Foreign currency forward contract/option derivative instruments are initially measured at fair value and are re-measured at subsequent reporting dates. Changes in the fair value of these derivatives that are designated and effective as hedges of future cash flows are recognised directly in reserves and the ineffective portion is recognised immediately in Profit & Loss Account.

The accumulated gains and losses on the derivatives in reserves are transferred to Profit and Loss Account in the same period in which gains or losses on the item hedged are recognised in Profit & Loss Account.

Changes in the fair value of derivative financial instruments that do not qualify for hedge accounting are recognised in the Profit & Loss Account as they arise.

Great Eastern Shipping (March 2012)
Derivative Financial Instruments and Hedging

Cash Flow Hedge:

Commodity future contracts, forward exchange contracts entered into to hedge foreign currency risks of firm commitments or highly probable fore-cast transactions, forward rate options, interest rate swaps and currency swaps which do not form an integral part of the loans, that qualify as cash flow hedges, are recorded in accordance with the principles of hedge accounting enunciated in Accounting Standard (AS) 30–Financial Instruments: Recognition and Measurement as issued by the Institute of Chartered Accountant of India.
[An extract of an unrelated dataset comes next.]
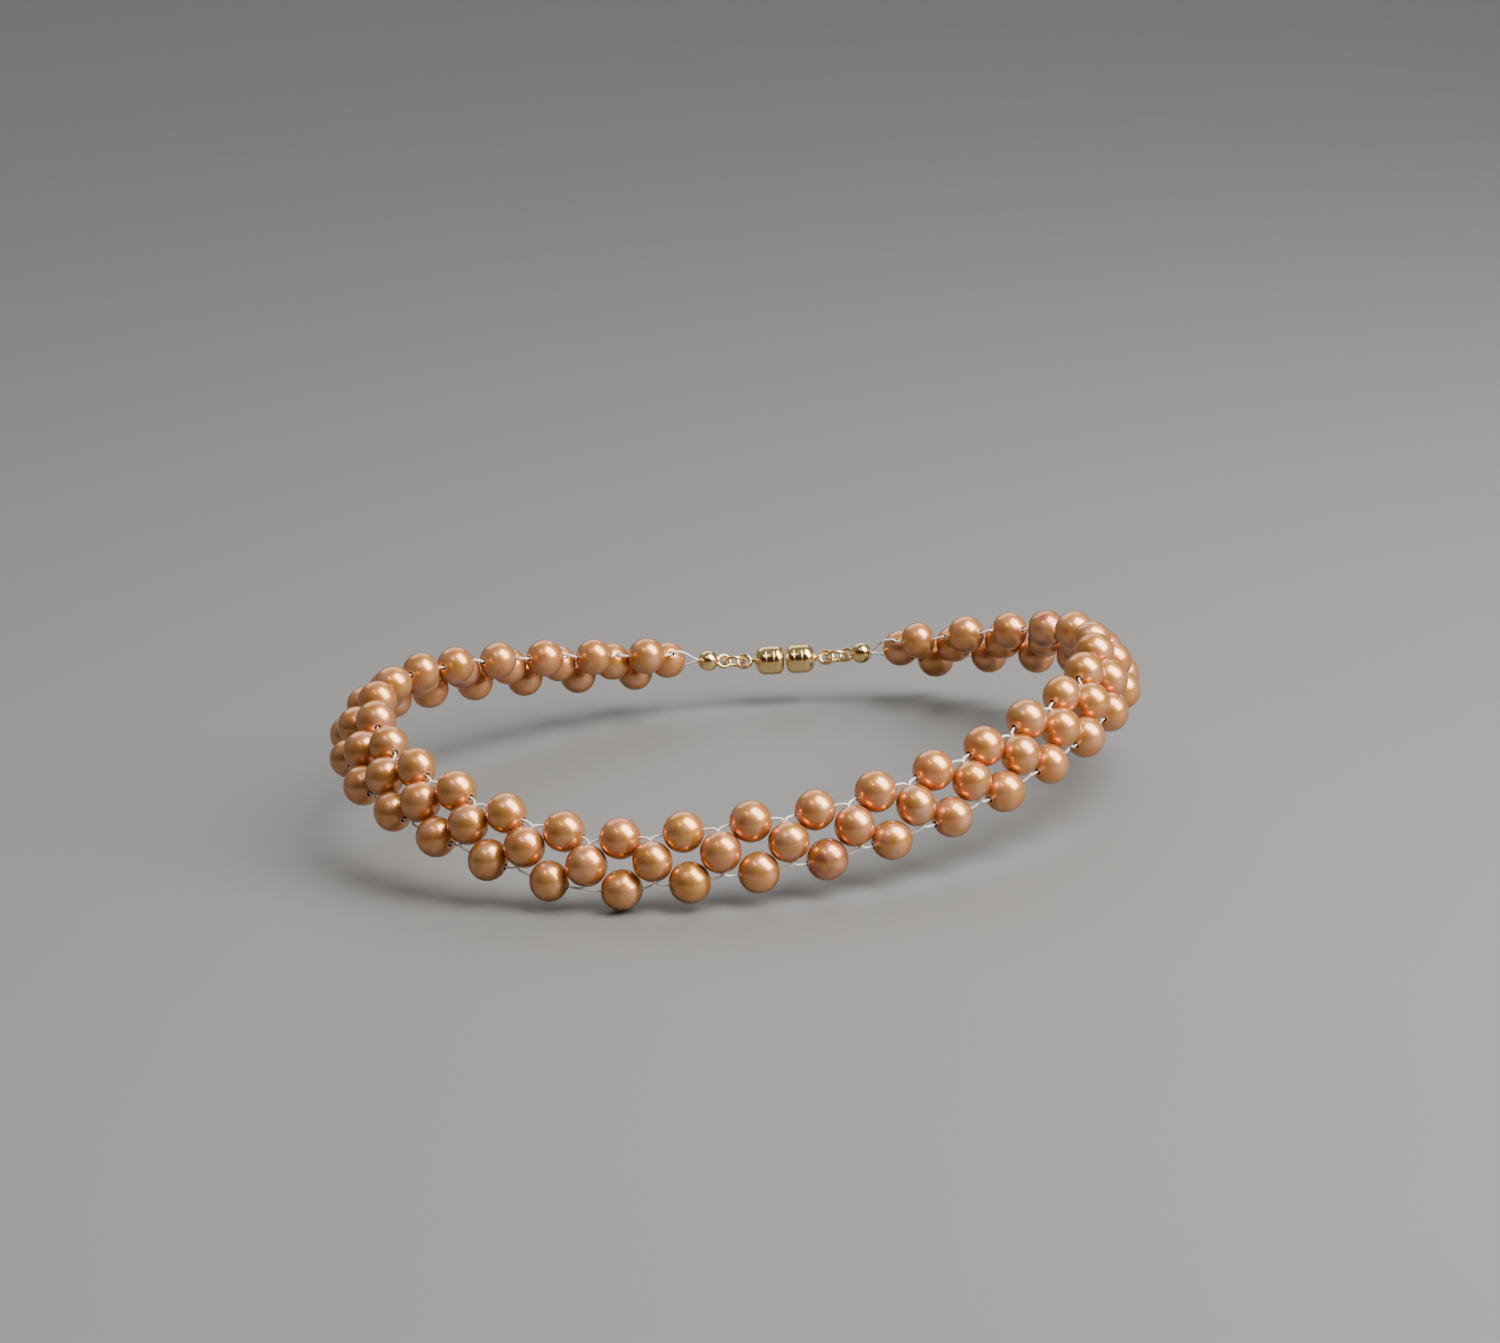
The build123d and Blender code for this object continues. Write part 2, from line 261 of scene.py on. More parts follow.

The gains or losses on designated hedging instruments that qualify as effective hedges is recorded in the Hedging Reserve Account and is recognised in the Statement of Profit and Loss in the same period or periods during which the hedged transaction affects profit and loss or is transferred to the cost of the hedged non-monetary asset upon acquisition. Gains or losses on the ineffective transactions are immediately recognised in the Statement of Profit and Loss. When a forecasted transaction is no longer expected to occur, the gains and losses that were previously recognised in the Hedging Reserve, are transferred to the Statement of Profit and Loss immediately.

Companies that have adopted AS 30 under Indian GAAP include Essar Shipping Limited, First Source Solutions, Tata Coffee, Sterlite Industries (I) Limited, etc.